Other technical drawbacks exist. Some users complain that the service slows down when too many other users log on. Overlapping hotspots from neighboring truck stops can also cause signal problems, something service providers say they’re working on. Geography, parking lot size, even metal awnings have caused problems, but truck stop chains say those issues have been largely worked out, and reliability as well as access speed have improved.

For truckers like Steve Hopper, who estimates he spent $1,100 for a laptop, $70 for a wireless card and $99 for a year of service, high-speed access has offered him the comforts of home and instant communication when he rests. Having several options to choose from has been great, too. He uses Flying J’s service most of the time, but he’s checked out Truckstop.net’s service, too. “I was pretty impressed,” he says. “They just don’t have enough coverage in my freight lanes yet. I can also sometimes find open networks near customers and at hotels.”

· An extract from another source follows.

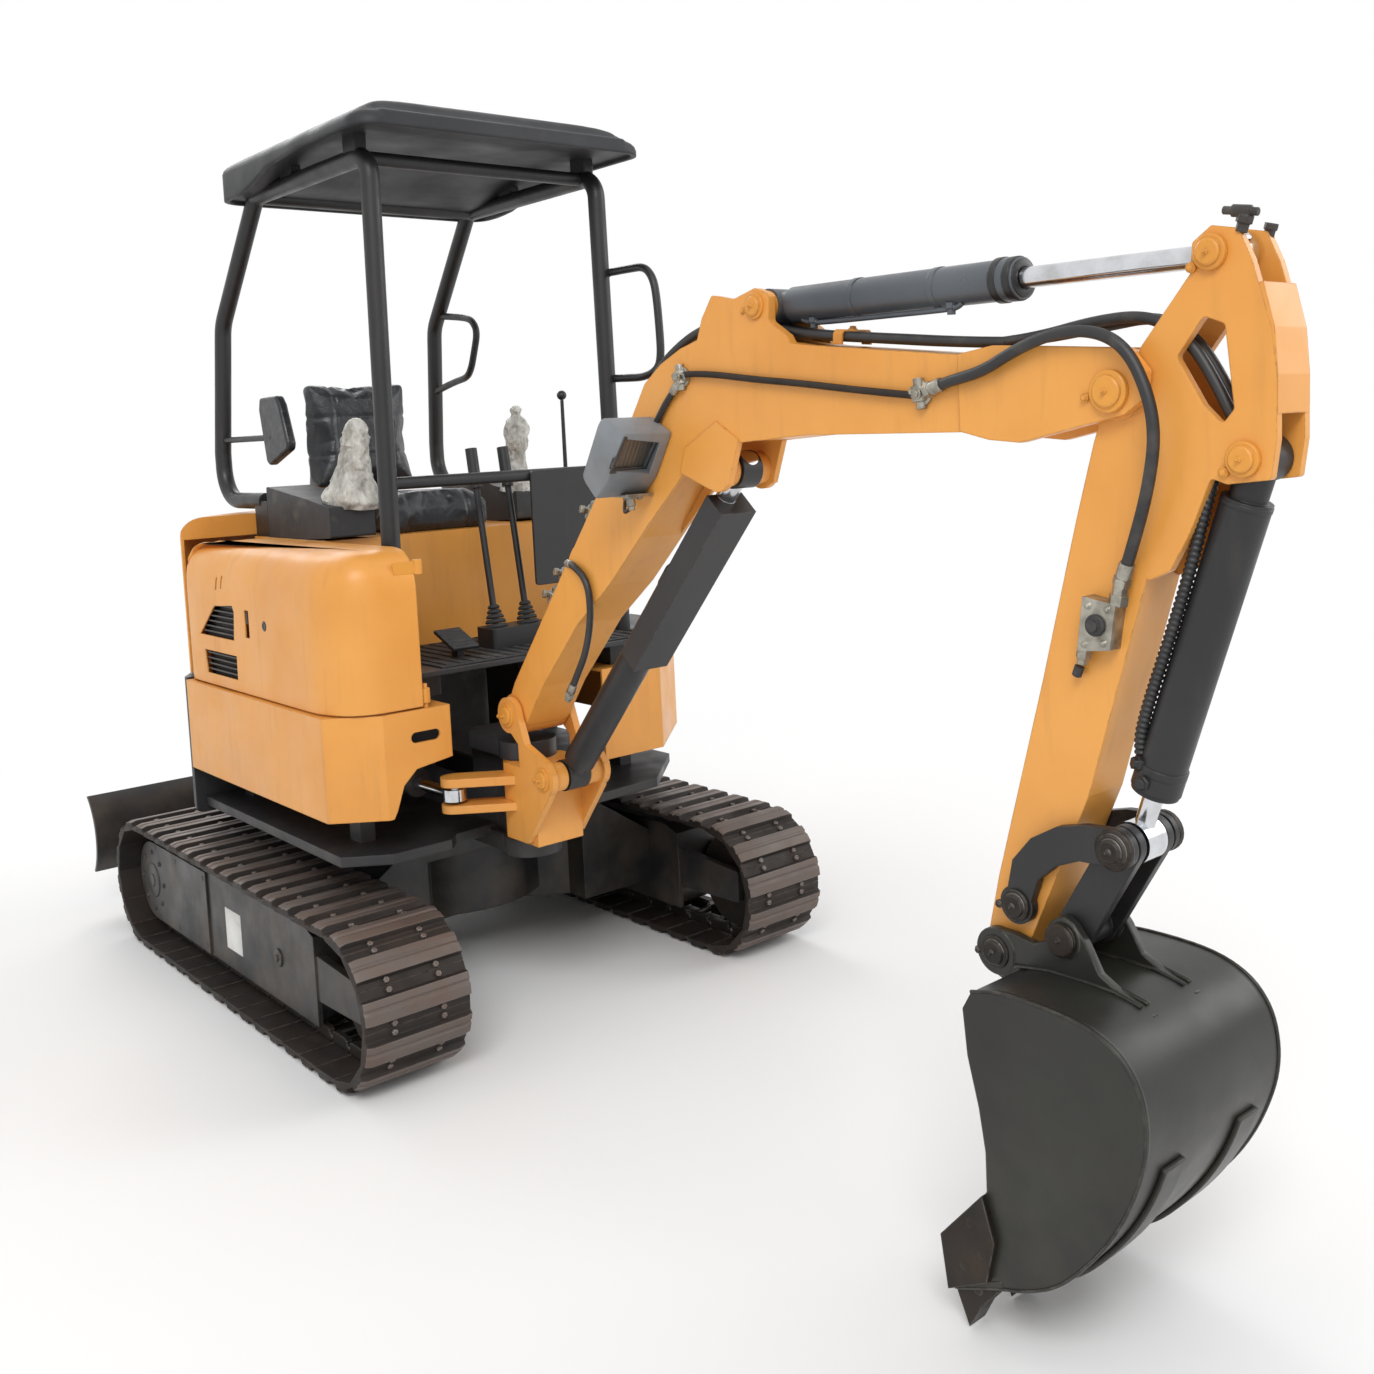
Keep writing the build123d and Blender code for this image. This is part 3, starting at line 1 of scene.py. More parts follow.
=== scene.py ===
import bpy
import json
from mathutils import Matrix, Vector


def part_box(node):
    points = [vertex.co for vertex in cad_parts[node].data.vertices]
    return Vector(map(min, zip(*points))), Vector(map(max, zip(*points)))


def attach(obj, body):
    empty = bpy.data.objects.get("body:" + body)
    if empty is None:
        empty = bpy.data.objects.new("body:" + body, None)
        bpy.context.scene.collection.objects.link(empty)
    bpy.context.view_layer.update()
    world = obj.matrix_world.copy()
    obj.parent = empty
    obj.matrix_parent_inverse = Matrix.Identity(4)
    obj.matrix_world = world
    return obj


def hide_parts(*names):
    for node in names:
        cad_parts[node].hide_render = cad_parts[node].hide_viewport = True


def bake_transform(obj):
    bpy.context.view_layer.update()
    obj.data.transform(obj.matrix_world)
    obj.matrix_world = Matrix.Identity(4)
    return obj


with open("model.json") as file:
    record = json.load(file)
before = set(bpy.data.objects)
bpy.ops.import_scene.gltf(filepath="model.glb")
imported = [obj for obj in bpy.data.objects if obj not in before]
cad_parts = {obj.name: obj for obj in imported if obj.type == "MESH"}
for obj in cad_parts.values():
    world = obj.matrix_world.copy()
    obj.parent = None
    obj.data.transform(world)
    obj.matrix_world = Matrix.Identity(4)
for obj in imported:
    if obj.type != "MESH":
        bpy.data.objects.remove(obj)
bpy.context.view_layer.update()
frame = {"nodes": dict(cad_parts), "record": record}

Hein says he’s delighted the service has finally arrived. “I’ve had the Internet at home for about six years,” he says. “All that time, I thought this would be really cool if a guy could have this in his truck. Now it’s a great way to kill time if I’m laid over, and it beats the heck out of dragging my laptop across the parking lot.”


GETTING STARTED

Taking advantage of a truck stop WiFi hotspot requires, in addition to a service subscription, either a WiFi-equipped PDA or laptop, or a computer equipped with an 802.11b or 802.11g wireless network card, which fits into a laptop’s PCMCIA slot. Typical hardware costs are:

  • WiFi-equipped PDA: $500 and up.
  • WiFi-equipped laptop: $1,300 and up.
  • Wireless network card: $50 to $100.